前回の話の続きのようなもの。
冷静な頭で考えるならば異常としか思えないあの状態を、今でも僕はたまに思い出す。弁護したい訳ではないが、もしかするとあの時のあの場では「殺せ」というのは自分達の興奮を表す最も強い言葉であったのかも知れない。勿論そこには攻撃性が多分に含まれるのだが、語彙が少なく適当な言葉を知らなかったのだろう。先日ネット上で見かけた記事では、日本に留学している或る中国人男性が「日本語には相手を罵倒する言葉が少なくて困った」という話を本国に帰った時にしていたそうだ。言われればそんな気もする。そうたくさんは思い浮かばない。直接的な言葉ではなく、遠回しな当てこすりや皮肉は多い気はする。だからこそ、強く怒りを感じたり怯えていたりする場合に、いきなり「死ね」とか「殺す」とか言ってしまうのだろう。その点に関して言えば貧しい文化である。自分の感情に対して適切な表現を出来ないのだから、幼稚だとも言えるかも知れない。
そういうのとは別に、ネット上では本来とは違う意味でカジュアルに「死ね」という言葉が使われている。僕の知る限りでは、だいたい15年くらい前からだろうか。本来の意味で使っている場合もあるかも知れないが、「鬱陶しい」とか「腹立たしい」という意味であったり、或いは単に発言者のボケに対応するツッコミ的な意味合いであったりする場合が多いように思われる。こうなると字面では判別出来ないので、その会話の流れを読むしかないのだが、それにしたってその思考に慣れた人でないと解らないだろう。それに会話している人達の間の関係性も重要な要素で、悪態が許される場合とそうでない場合が在るだろうし、または悪態を冗談と取ってくれる間柄とそうでない間柄もあるだろう。時折だが「氏ね」や「師ね」という当て字のような表現を使う人も居る。それらはタイプミスを面白がってわざと書いているものだと思っていたが、もしかすると冗談である事を悟らせる為であるとか、それほど強い感情は持っていない事を読み取って貰う為に当て字を使っている場合も在るかも知れない。そう考えると、相手に正しく伝える為の工夫だとも思えるが、本末転倒である。

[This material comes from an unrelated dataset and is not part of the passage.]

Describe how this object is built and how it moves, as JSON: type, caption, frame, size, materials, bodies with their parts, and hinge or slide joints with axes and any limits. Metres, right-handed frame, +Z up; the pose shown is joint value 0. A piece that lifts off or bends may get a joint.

そして更に困った事には、こういった感じの言葉を相手と対面する日常の中で使う人達が出てきた。たぶん僕より10歳くらい下の人達からだろうか。友達同士だったり恋人同士だったりする間柄で「死ね」と言い合っている。今では僕も慣れてしまったが、初めてそれを目撃した時は驚いた。よく言われる「ネット脳」とか「2ちゃんねる脳」とは違う気がする。見た目で判断するのだけれど、そういうのとは別な層であるように見える。表情や語気を伺ってみると、明らかに冗談で言っている場合もあったし、とても冗談で言っているようには見えない場合もあった。もう既に本来の意味は形骸化されていて、変容した意味だけが、しかも狭い範囲だけで通じるニュアンスを持って使われているのかも知れない。となるともう、傍から見て理解出来ようもない。もはや世代間どころか、コミュニティ間でさえ共有されえなくなって来ているような気がする。

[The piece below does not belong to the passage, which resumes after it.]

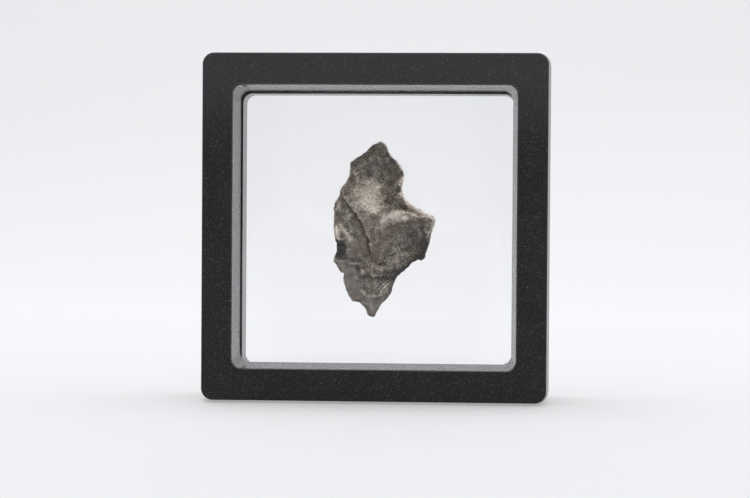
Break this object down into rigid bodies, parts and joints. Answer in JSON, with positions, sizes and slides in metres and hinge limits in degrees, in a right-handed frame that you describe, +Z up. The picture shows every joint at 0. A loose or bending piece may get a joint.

言葉の変容や俗語の派生というのは、元在った言葉では表現出来ない要素が出てきたからであろうと思う。しかしそれらが集約されて、感覚を共有出来る言葉として普遍化されるという事は行われないようである。こういうのが地方語化というのだろうか。相手に何かを正確に伝え、そして正確に相手の言い分を受け取るという作業は、感覚を共有出来る言語の習得と、それを使い続ける努力は必要不可欠であると思うのだが、そういう事が習慣として根付いていないのかも知れない。
昔、通勤電車の中で、英語人である白人男性と、日本語人である東洋人女性が口論しているのを見かけた事がある。僕は毎朝、同じ時間の同じ車両に乗るのを習慣としていたので、この二人も毎日ではないがよく見かけていた。僕の記憶では、この二人は相手の母語を理解し、実際に喋ってもいたと思う。しかしこの時の二人は、お互いに自分の母語だけを使って怒気を含んだ不平を述べ主張し続けていた。自分の都合と感情のみに捕らわれた人の姿を、これほどに明確に現した光景を他には見たことがない。言葉の断絶とは大きいものなのだと、この時思った。
March 2, 2013 at 02:21
「ガンつけたな」でケンカするひとも眼にしなくなりました。というか下向いて奴隷のような顔で歩いてるひとが本当に多い。その奴隷の視点をかつての携帯なり、いまのスマホの普及というか支配が強いているようにも思われます。
March 2, 2013 at 14:32
現実や日常に対するのがよほど嫌なんでしょうね。僕も酷く落ち込んでいる時なんかには、気づいたら俯いて歩いている事に気づいたりもしますが、それとはまた少し違う気がします。